I have cats because they have no artificially imposed, culturally prescribed sense of decorum. They live in the moment.

If I had an aneurysm in the brain and dropped dead, I love knowing that, as the paramedics carry me out my cats are going to be swatting at that little toe tag

  • Paul Provenza

Cats are smarter than dogs.

You can’t get eight cats to pull a sled through the snow.

  • Jeff Valdez

Cindy Crawford said that she lost five pounds in the first three months of pregnancy

because she got morning sickness. But, of course, when you’re a supermodel with morning sickness, you’re throwing up for two.

  • Jay Leno

Once when I was lost I asked a policeman to help me find my parents.

I asked him, “Do you think we’ll ever find them?”
He said, “I don’t know, kid. There are so many places they can hide.”

  • Rodney Dangerfield

When I was a child, I couldn’t wait for the first snowfall.

I would run to the door and yell, “Let me in! Let me in!” You know the deal.

  • Emo Philips

“There I go again, rambling on”, I say, draping myself with yet another gold and onyx amulet sacred to Aries

You should feel gilty about that one.

There is a competition in my town as to who can stay on the top of a ladder the longest. My friend won 10 years in a row.

Finally……he decided to step down.


My wife was surprised to hear that I actually enjoyed her punishment of making me sleeping on the sofa.

I said that it made me feel manly, like I was camping…

… with a really angry bear somewhere close by.


A sexist judges others on their sex. A racist judges others on their race.

I am an organist.


You shouldn’t see any horror movie this Friday.

It May, Fri 10 you.


What did Louis XV say to the idea of Protestantism in France?

“it’s a Huguenot from me!”

Hmm, then what’s a pianist?

I brought home my report card to proudly show I had received a ‘B’ in Reading. …

… but my Mom said, "you numbskull, that’s a ‘D’ !


I’m scared; recently several heavy metal fans have been knocking on my front door.

Windmills aren’t supposed to do that, right?


Did you know: If you say a number loud enough, you increase its value?

For example: 5 equals 5, but… 5! equals 120.


Why is a computer so smart?

Because it listens to it’s motherboard.


A man buys a lie detector robot that slaps people when they lie. He decides to test it at dinner.
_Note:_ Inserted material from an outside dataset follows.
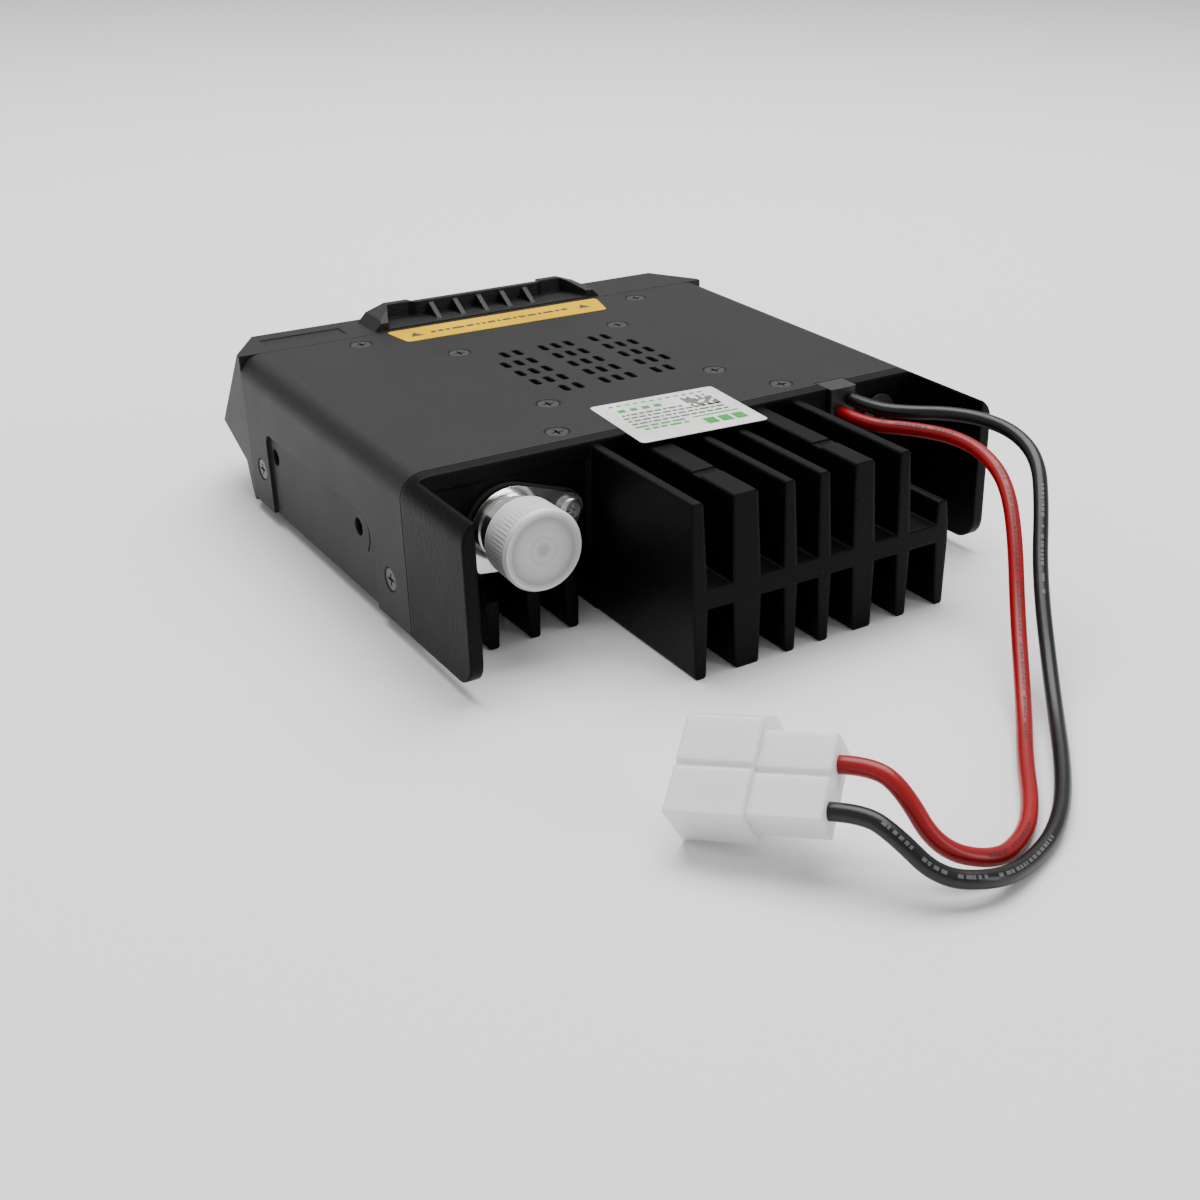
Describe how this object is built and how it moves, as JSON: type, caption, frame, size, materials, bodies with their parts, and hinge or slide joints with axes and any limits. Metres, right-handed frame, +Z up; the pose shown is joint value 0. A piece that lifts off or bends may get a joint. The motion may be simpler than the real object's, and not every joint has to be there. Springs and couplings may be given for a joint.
{
  "type": "mobile transceiver",
  "caption": "Dash mounted mobile radio transceiver: finned die cast body, slotted sheet cover, sloping front panel with dials and keys, rear antenna socket with cap, and a two wire power lead.",
  "frame": {"origin": "on the body's centre plane and the plane that the fins stand on, 95 mm ahead of the rear tips of the fins, at the middle of the body without its front panel's nose", "axes": "+Z up, -Y out of the front panel, +Y out of the rear with the antenna socket, +X to the right as seen from behind the front panel looking to the rear"},
  "size_m": [0.143, 0.2776, 0.0465],
  "materials": {
    "cast_black": "black coated die casting, semi matt",
    "cover_paint": "charcoal fine texture powder coat on steel sheet",
    "panel_plastic": "fine grained dark plastic",
    "knob_plastic": "matt dark plastic",
    "key_plastic": "smooth dark plastic",
    "window": "smoked clear plastic",
    "display": "dim amber panel",
    "board": "green coated laminate",
    "chip": "moulded epoxy",
    "component": "moulded plastic",
    "can": "plain",
    "tin": "tin plated sheet",
    "black_steel": "black oxide steel",
    "steel": "plated steel",
    "nickel": "bright nickel plate",
    "brass": "bright",
    "insulator": "white insulator",
    "rubber": "matt",
    "milky": "milky translucent plastic",
    "red_pvc": "glossy flexible sheath",
    "black_pvc": "glossy flexible sheath",
    "amber_film": "printed film",
    "white_film": "printed film",
    "magnet": "ferrite",
    "paper": "black paper cone",
    "cloth": "thin woven cloth",
    "ribbon": "flat flexible cable"
  },
  "bodies": {
    "body": {"antenna_socket": "nickel", "black_lead": "black_pvc", "board_headers": "component", "board_screws": "steel", "capacitors": "can", "caution_label": "amber_film", "channel_encoder": "component", "chassis": "cast_black", "chips": "chip", "cover_screws": "black_steel", "display_module": "display", "display_window": "window", "front_board": "board", "front_panel": "panel_plastic", "key_switches": "component", "lead_clamp": "rubber", "main_board": "board", "mic_contacts": "brass", "mic_socket": "component", "plate_label": "white_film", "plug_housing": "milky", "plug_terminals": "brass", "power_module": "chip", "red_lead": "red_pvc", "ribbon": "ribbon", "shield_can": "tin", "side_screws": "black_steel", "socket_contact": "brass", "socket_gasket": "rubber", "socket_insulator": "insulator", "socket_screws": "steel", "speaker_cloth": "cloth", "speaker_cone": "paper", "speaker_frame": "steel", "speaker_jack": "component", "speaker_magnet": "magnet", "top_cover": "cover_paint", "volume_pot": "component"},
    "volume_dial": {"volume_knob": "knob_plastic", "volume_shaft": "steel"},
    "channel_push": {"channel_plunger": "insulator"},
    "channel_dial": {"channel_knob": "knob_plastic", "channel_shaft": "steel"},
    "dust_cap": {"dust_cap": "milky"},
    "key_1": {"key_1": "key_plastic"},
    "key_2": {"key_2": "key_plastic"},
    "key_3": {"key_3": "key_plastic"},
    "key_4": {"key_4": "key_plastic"},
    "key_5": {"key_5": "key_plastic"},
    "key_6": {"key_6": "key_plastic"}
  },
  "joints": [
    {"name": "volume_turn", "type": "hinge", "parent": "body", "child": "volume_dial", "pos_m": [-0.051, -0.07776, 0.02833], "axis": [0, -0.7826, 0.6225], "range_deg": [-150, 150]},
    {"name": "channel_click", "type": "slide", "parent": "body", "child": "channel_push", "axis": [0, 0.7826, -0.6225], "range_m": [0, 0.0005], "stiffness_N_per_m": 500, "springref_m": -0.0005},
    {"name": "channel_turn", "type": "hinge", "parent": "channel_push", "child": "channel_dial", "pos_m": [0.052, -0.07776, 0.02833], "axis": [0, -0.7826, 0.6225], "continuous": true},
    {"name": "cap_pull", "type": "slide", "parent": "body", "child": "dust_cap", "axis": [0, 1, 0], "range_m": [0, 0.03]},
    {"name": "key_1_press", "type": "slide", "parent": "body", "child": "key_1", "axis": [0, 0.7826, -0.6225], "range_m": [0, 0.0005], "stiffness_N_per_m": 400, "springref_m": -0.0005},
    {"name": "key_2_press", "type": "slide", "parent": "body", "child": "key_2", "axis": [0, 0.7826, -0.6225], "range_m": [0, 0.0005], "stiffness_N_per_m": 400, "springref_m": -0.0005},
    {"name": "key_3_press", "type": "slide", "parent": "body", "child": "key_3", "axis": [0, 0.7826, -0.6225], "range_m": [0, 0.0005], "stiffness_N_per_m": 400, "springref_m": -0.0005},
    {"name": "key_4_press", "type": "slide", "parent": "body", "child": "key_4", "axis": [0, 0.7826, -0.6225], "range_m": [0, 0.0005], "stiffness_N_per_m": 400, "springref_m": -0.0005},
    {"name": "key_5_press", "type": "slide", "parent": "body", "child": "key_5", "axis": [0, 0.7826, -0.6225], "range_m": [0, 0.0005], "stiffness_N_per_m": 400, "springref_m": -0.0005},
    {"name": "key_6_press", "type": "slide", "parent": "body", "child": "key_6", "axis": [0, 0.7826, -0.6225], "range_m": [0, 0.0005], "stiffness_N_per_m": 400, "springref_m": -0.0005}
  ]
}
“Son, where were you today?”
“At school.” The Robot slaps the son.
“Ouch! Okay, I was at a friends house.”
“What were you doing?”
“We were watching Kung Fu Panda.” The Robot slaps the son.
“Hey! All right, it was a porn film.”
“What?” says the dad, “Why, I didn’t even know what porn was when I was your age!”
The Robot slaps the dad.
“He’s certainly your son, all right,” says the mom.
The Robot slaps the mom.

A real mother would say: “ITS, not IT’S”!

I had to share that one.

Which apples are hip-hop?

Fugees.


I was arguing today with some guy who said he was a big pop star in the 90’s.

I didn’t believe him, but he was adamant.


What’s the easiest way to burn a 1000 calories?

Leave the pizza in the oven.


Getting over diarrhea isn’t the best feeling in the world…

…but it’s a solid #2 for sure.


A wise man once said, "It is better to say nothing at all.

An even wiser man didn’t say that.

I wouldn’t believe him either. He was dropped from MCA Records in 1990 and had limited pop success after that.